Charging

Different Levels of EV Charging Explained

January 19, 2022

Level Up Your EV Charging Knowledge!

When you drive a gasoline-powered vehicle, the process of “charging it up” remains the same pretty much wherever you go. If you’re fuel gauge is running low, you simply pull into the nearest gas station, and in a few minutes, you can top up your “charge” with a couple of hundred extra miles of “juice,” and be ready to hit the road.

Charging an electric vehicle is a little more complicated. Unlike a gasoline car, you likely won’t run the battery down before charging; you’ll treat it more like a mobile phone, and plug it in when you’re not using it, either at work, at home overnight, or in a public place. But, while all gasoline vehicles “charge up” at approximately the same speed and take about the same few minutes to fuel, not all ways to charge your electric vehicle are created equal. There are different kinds of chargers out there, fit for different purposes.

EV Charging Levels Explained

Here’s a quick rundown of what level 1, level 2, and level 3 charging means.

Level 1: Best Only for Plug-In Hybrids

Level 1 chargers typically plug into a household 120-volt outlet, like you’d plug your phone or laptop into. Given that it takes a few hours to charge your phone when plugged into such an outlet, it should be no surprise that a level 1 charger will take a really long time to charge the battery in your hybrid or electric car, typically adding only three to five miles per hour of charging.

That means that even when plugged in for, say, eight hours at work, you’ll only get 24 to 40 miles of range while charging, meaning that for full-electric vehicles, level 1 charging isn’t really an option. For a big, long-range battery you’d need days for a full charge. Using a Nissan Leaf with a 62-kWh battery as a reference, a full charge using a level 1 charger would take somewhere between 30 and 40 hours. Of course that’s fine if you only drive 50 miles in a day and plug your car in to charge overnight while you sleep.

That said, an extra 24 to 40 miles of range is a perfect top-up for a plug-in hybrid vehicle, most of which have less than 100 miles of range, and have a gasoline engine backing up electric power for longer drives.
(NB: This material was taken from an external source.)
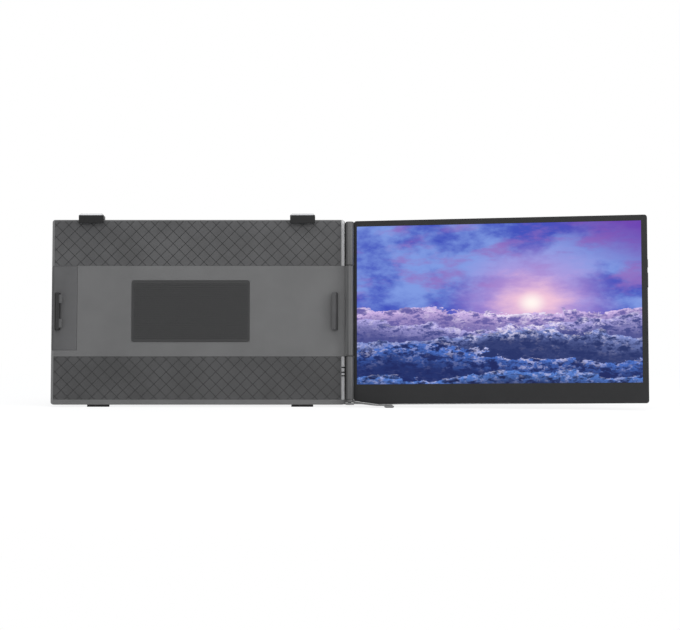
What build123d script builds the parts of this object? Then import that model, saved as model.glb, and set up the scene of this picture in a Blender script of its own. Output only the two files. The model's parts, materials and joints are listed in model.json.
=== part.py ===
from build123d import *
from math import cos, radians, sin, tan
import os

# A side screen on a holder that hooks onto a laptop lid. Millimetres.
# The pieces are drawn upright and flat open: x runs to the right of the main hinge's axis,
# y runs back from it and z runs up it. The screen is then swung towards the viewer, and the
# whole is leant back and set down on its feet.

# Stance
LEAN = 5.29            # degrees the holder leans back
OPEN_ANGLE = 169.66    # degrees between the two front faces, 0 when closed
HINGE_LIFT = 2.96      # height of the hinge's foot above the desk

# Main hinge
BARREL_R = 4.4
BASE_GAP = 0.7         # barrel to the holder's edge
SCREEN_TUCK = 0.5      # the screen's edge reaches this far in front of the barrel's side
KNUCKLE_GAP = 1.0
KNUCKLE_DROP = 1.3     # the upper knuckle ends this far below the screen's top
SHAFT_R = 2.0
SHAFT_FIT = 0.05       # running fit of a shaft
SEAT_FIT = 0.03        # close fit of a part that doesn't turn
SLEEVE_WALL = 1.1
SLEEVE_LENGTH = 28.0
SLEEVE_SPLIT = 1.0
SHAFT_SHORT = 9.5      # a shaft ends this far inside its knuckle's outer end
CAP_T = 1.4
CAP_R = 3.0
LEAF_REACH = 24.9      # flange of a knuckle inside its housing
FLANGE_T = 2.4
SCREEN_FLANGE_T = 1.6
FLANGE_MARGIN = 8.0    # flange ends inside the knuckle's ends
SPINE_FLAT = 0.6       # the middle knuckle is flat on the screen's side, this far inside
COVER_T = 1.2          # strips behind the barrels that close the gaps from behind
COVER_FIT = 0.4
SCREEN_COVER = 1.5     # the screen's strip reaches this far behind the middle knuckle

# Holder
BASE_W = 323.1
BASE_H = 203.8
BASE_T = 9.2
BASE_CORNER = 3.0
FRONT_SKIN = 1.8
EDGE_T = 0.4           # what the front bevels leave of the skin's edge
REAR_WALL = 1.6
REAR_CHAMFER = 2.0
RAIL_H = 5.5           # plain rail along the holder's bottom
BAND_LOW = 52.8        # lower edge of the plain band between the two textured panels
BAND_DROP = 51.0       # the band's upper edge below the holder's top
PANEL_TOP_RIM = 1.5
LEFT_CHAMFER = 2.7
RIGHT_CHAMFER = 4.4
PANEL_T = 1.0
PANEL_FIT = 0.1
PANEL_BORDER = 0.2
PAD_W = 130.0
PAD_LEFT = 88.2        # centre pad's distance from the holder's left edge
PAD_RIM = 16.0         # band above and below the centre pad
PAD_T = 0.8
PAD_POCKET = 0.3
PAD_CORNER = 3.0
STIFFENER_T = 0.8
STIFFENER_MARGIN = 4.0
BOSS_GAP = 0.3

# Sliding arm
ARM_LOW = 7.0          # arm's lower edge above the band's
ARM_TOP = 0.6          # arm's upper edge below the band's
ARM_BLOCK_W = 28.2
ARM_T = 2.4            # thickness of the tongue behind the front skin
ARM_TONGUE = 110.0
ARM_SHOULDER = 10.0    # the tongue is this much narrower at its top and bottom
ARM_STOP_W = 6.0
ARM_TRAVEL = 60.0
ARM_RAIL_H = 2.2
SLIDE_FIT = 0.2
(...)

Level 2: Perfect for Charging Your All-Electric Vehicle at Home or Work

If you’re driving an all-electric vehicle, you’re going to want regular access to a level 2 charger, ideally one that you can plug your car into at home. Running on a 220-volt outlet, similar to what you’d plug your clothes dryer into, a level 2 charger can deliver 12 to 80 miles of charge per hour, an order of magnitude faster than a level 1 charger.

The same Nissan Leaf from our previous example would take 3.5 to 4 hours to charge on a level 2 charger. That’s fast enough that you’d leave home every morning with a full “tank” of electrons.

Level 2 chargers are also commonly available in public areas for a very low cost per minute connected, and are very useful if you’re going to be at a mall or at work for a few hours.

Level 3: Use on Long Trips for the Fastest Charge

Delivering charge at a rate of three to 20 miles per minute, level 3 chargers use DC (direct current) instead of the AC (alternating current) of level 1 and level 2 chargers. The thicker cable and more substantial plug dumps electrons directly into your EV’s battery, making level 3 chargers up to 15 times faster than a level 2 charger.

This makes them perfect for charging up your electric vehicle quickly. The Nissan Leaf that would take 30 to 40 hours charging on level 1, or 2.5 to 4.5 hours on level 2, takes only 30 to 40 minutes to suck in a full charge on a level 3 charger.

Level 3 chargers (or DCFC, DC Fast Chargers) are very expensive, to the tune of tens or even hundreds of thousands of dollars, which explains why you wouldn’t have one at your house. You’ll most commonly find them in locations along well-travelled highways to allow drivers to grab a quick charge during longer trips. That extra speed comes with extra cost, with higher per-minute charges. To put it more simply, DC fast charging costs about the same as gasoline for an equivalent amount of range delivered.

What Kind of Charging is Best for You?

If you’re buying a plug-in hybrid vehicle, all three forms of charging are viable means of adding range, but if you’re going pure zero emission EV, you’re going to want to have a dedicated level 2 charger to plug into on a regular basis, either at home, work, or both. Level 3 charging makes taking long trips in your electric vehicle easier; they’re available on several charging networks, so check your area for who has the best local coverage.

Check out our GreenCars Electric Car Charging Station Map here.

If you’re buying a new electric vehicle, the manufacturer may also offer some kind of free, or discounted, public charging scheme. For instance, Volkswagen, Audi, and Porsche EVs come with three years of free charging (with conditions) on the high-speed Electrify America network, while BMW and Nissan offer owners a charging credit on the EVgo network.

As always, it pays to do your research.